The only people I could think of were the Azzopardi’s, a family that ran several greengrocer shops and a greengrocer wholesaling business at the Victoria Market. Mr. Azzopardi belonged to one of those huge Maltese families that had worked very hard in Australia in those years following the war. He had built up a good business. He had one son, Nicholas, who drove round town in a white convertible car. Nicholas was good looking and hard working. He had left school, like his father, at the age of 14 and spent the early morning hours of each day at the market selling their fruit and vegetables and then all afternoon working in one of their shops.
For some weeks I had missed Ginger at the youth group at the church, so I called round to the flat. Mrs. Cheap invited me in and promptly poured a cup of tea. Every time she laughed, which was often, her double chins bounced up and down. Mr. Cheap sat in his over-stuffed club armchair with his tartan dressing gown over his thin pyjamas while he watched the test pattern on the black and white television. Two or three of the little children were home with the latest sniffle and so was Ginger. Ginger Taylor looked radiant. She could wear the oldest of clothes and rags and still look like a princess. However, she did not wear rags but very carefully spent every penny she could obtain on her hair, her face and her clothes.

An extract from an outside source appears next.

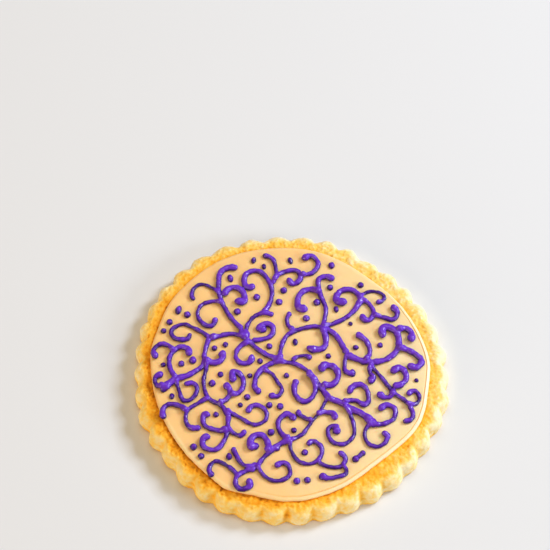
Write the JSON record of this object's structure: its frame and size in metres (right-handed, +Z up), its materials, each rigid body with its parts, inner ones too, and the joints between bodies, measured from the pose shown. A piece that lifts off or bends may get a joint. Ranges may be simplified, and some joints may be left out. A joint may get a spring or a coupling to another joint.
{
  "type": "iced sugar cookie",
  "caption": "Round sugar cookie with a fluted baked edge, flood icing over its top and scrolls and dots piped in relief on the icing.",
  "frame": {"origin": "middle of the biscuit's flat underside, on the surface that it lies on", "axes": "+Z up through the icing, +X to the right of the piped pattern, +Y to its back"},
  "size_m": [0.0962, 0.0959, 0.0101],
  "materials": {
    "biscuit": "matte",
    "icing": "satin",
    "piping": "satin"
  },
  "bodies": {
    "root": {"biscuit": "biscuit", "icing": "icing"}
  },
  "joints": []
}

I explained the reason of my visit. I had missed Ginger at Sunday School, at youth group and at church services. Ginger stunned me. “Oh, I do not go to your church any more. I go to the Catholic church up the road. As a matter of fact I have been taking lessons in the Catholic faith and the priest will very soon receive me into the church.”
I was surprised at this turn of events and asked her why she was going to the Catholic church. Had she been studying her Bible? Had she come to new insight of the Christian faith? Had she decided that she liked the Roman Catholic mass better than our more plain communion services and evangelical gospel services?

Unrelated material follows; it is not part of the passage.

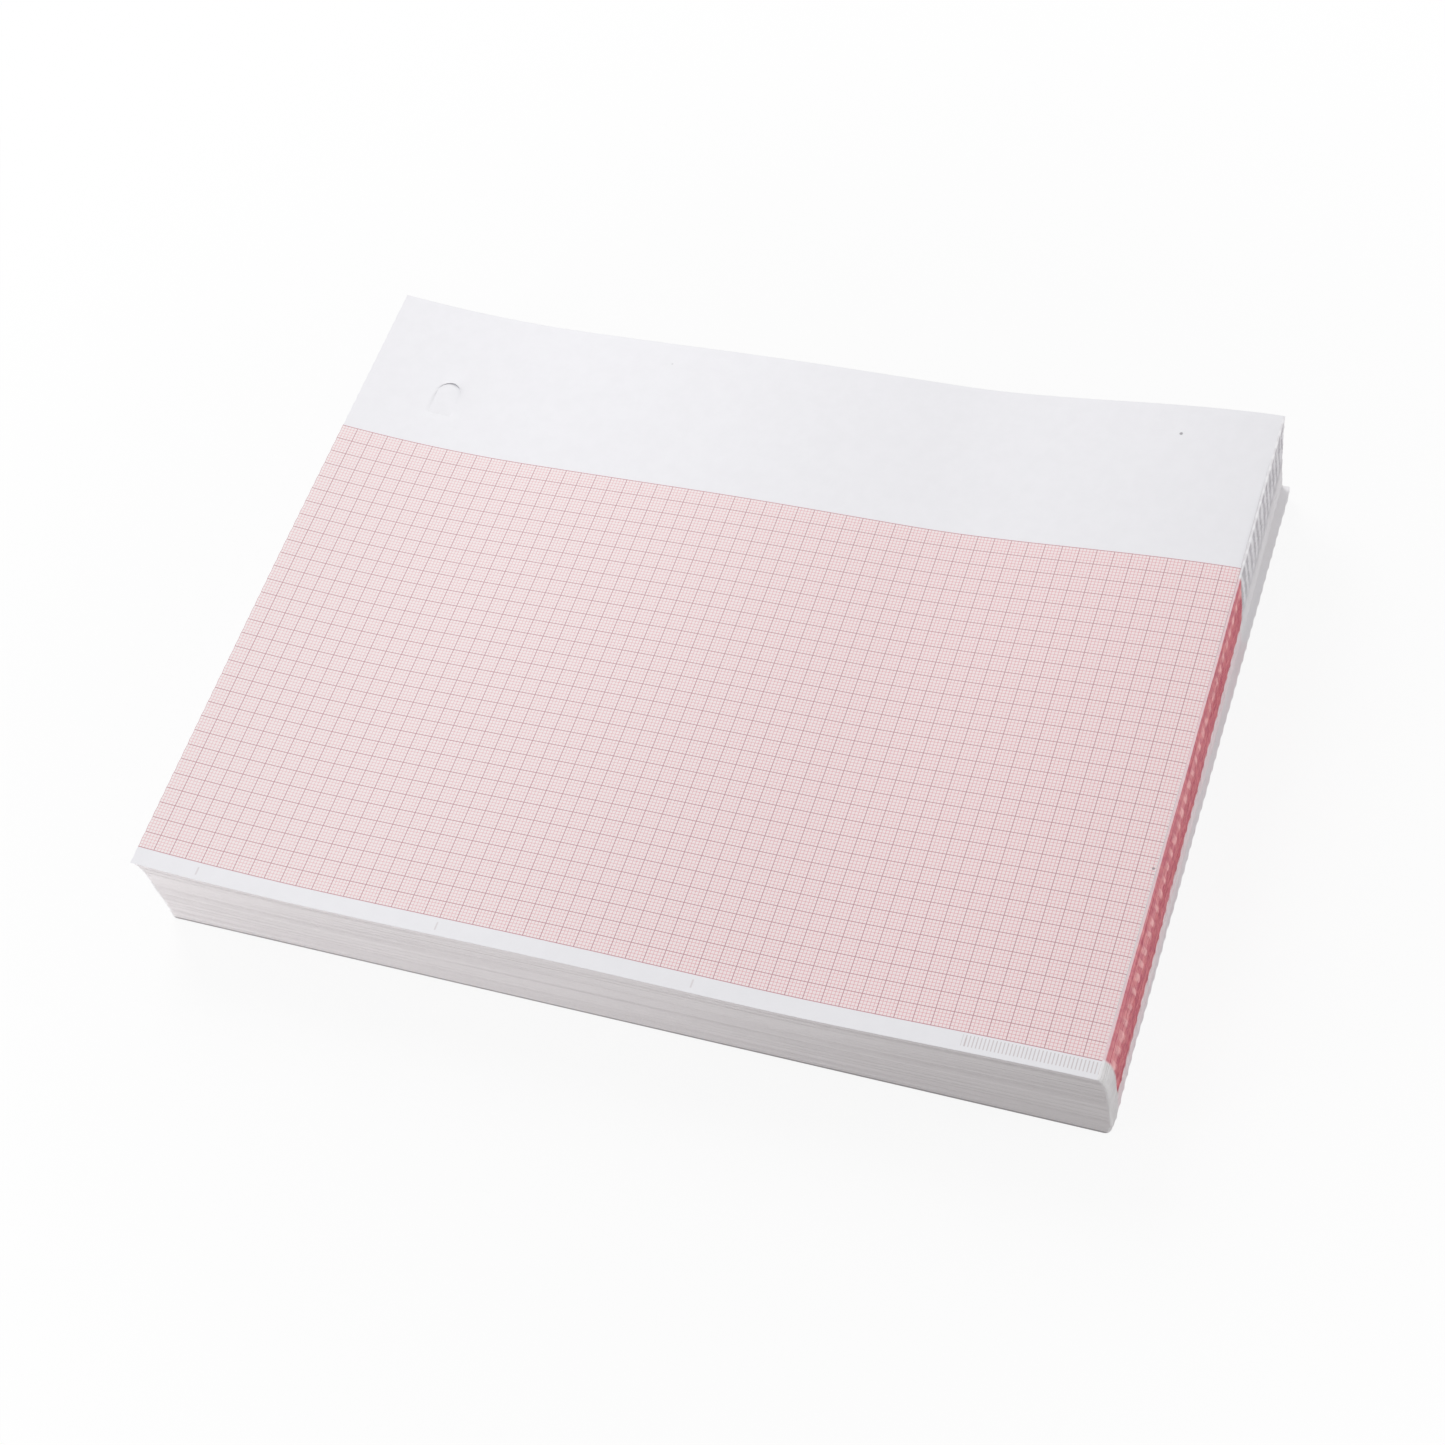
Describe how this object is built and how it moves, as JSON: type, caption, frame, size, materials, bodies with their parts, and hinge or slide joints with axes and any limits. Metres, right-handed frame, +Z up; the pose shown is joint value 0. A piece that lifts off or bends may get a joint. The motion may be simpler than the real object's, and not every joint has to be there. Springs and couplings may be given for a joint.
{
  "type": "z-fold chart paper",
  "caption": "Flat pack of z-folded recording paper with a printed pink millimetre grid, a plain header strip and fold ends that stand higher than its middle.",
  "frame": {"origin": "middle of the underside, at the bottom centre of the bounding box", "axes": "+X from the free end of the top leaf toward its first fold, +Y from the front cut edge toward the plain header strip, +Z up out of the printed face"},
  "size_m": [0.2848, 0.215, 0.0368],
  "materials": {
    "paper": "matt"
  },
  "bodies": {
    "root": {"chart_paper": "paper"}
  },
  "joints": []
}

It was more simple than all of these significant questions. She simply had noted that Nicholas Azzopardi had pulled up in his white Falcon convertible outside the Catholic church each Sunday morning, on her way to our church. So she decided that she was going to become a Roman Catholic. Now, six weeks down the track, she was about to become a communicant member of the Catholic faith and she had her first date the following Friday night with Nick Azzopardi.
Mrs. Cheap was full of joy at the prospect.
It was not long afterwards that I saw the white Falcon pulled up at the traffic lights and I stepped across and greeted them. Nick, was sitting in the driver’s seat with his long black hair carefully combed, wearing sunglasses, with his right hand on the steering wheel while the left arm lay across the back of the seat. Nestled in beside him, dressed in a white strapless dress with her gorgeous red hair about her shoulders was Ginger Taylor, formerly Cheap. Ginger called to me as I approached the car and waved her left hand furiously. On her third finger was the biggest engagement ring I had ever seen in my life. She and Nick were engaged and were going to be married at the end of the year.
I never received an invitation to the wedding service but it seemed like everyone else did. More than a thousand people gathered in the Kensington Town Hall for the wedding breakfast. The wedding of the year had been celebrated in the Catholic church which had been filled to overflowing. Every Maltese family in Melbourne seemed to be present and sitting at pride of place at the long head table were Mr. and Mrs. Cheap and their assorted children. Ginger looked absolutely radiant. I was told she was greeted by everyone present as one of the most beautiful additions to the Azzopardi family.
I stayed working among the slums in Newmarket for the next seven years. That was long enough to see Nick and Ginger shift to the outer suburb of Keilor, where in a new neighbourhood, they built their home. One day while visiting a family in the area, my friends pointed out a huge home on the top of a hill and said “Do you know that Ginger Cheap lives in that house?”
It was all that I ever pictured Ginger had wanted. It was a large two storey brick house with balconies all around, with white plaster columns in the front and a white plaster balustrade around the veranda. A wide sweeping staircase led down to the front of the garden. The house was huge and I am quite sure would have been filled with ornate Italian furniture. However, Ginger did not have all her way. The front garden and up the side of the house was full of rows of staked tomatoes, celery and green beans. Nick Azzopardi was going to use every bit of ground he had to make sure the greengrocery business was successful.
Over the next seven years about half a dozen children arrived. Ginger had her family, her figure, her plentiful hair, her house and her man.
As far as I could ever find out they lived happily together in an harmonious family life. Ginger Cheap Taylor Azzopardi became the queen of the new housing subdivision of Keilor.
Whenever I called upon the Cheap family there were always photographs of the latest grandchildren, of Nick and Ginger, the babies and surrounding them the huge Azzopardi family. Mrs. Cheap was so proud of her daughter’s accomplishments. Mr. Cheap had new interests in his life, because by now the stations were playing a series of programmes and he could sit up throughout the whole day in his pyjamas and dressing gown, watching “I Love Lucy” until “The Untouchables” at the close of transmission.
I will never forget what it was like when I first started to visit the Cheap family in their little wooden house along the row of Newmarket slums. I thought Ginger was one of the most beautiful girls we had ever seen as I walked out in the heavy air blowing from the abattoirs, started my motor bike, and headed back towards the College of the Bible to train as a young minister, thinking of my meeting with some of God’s children in the slums of Newmarket.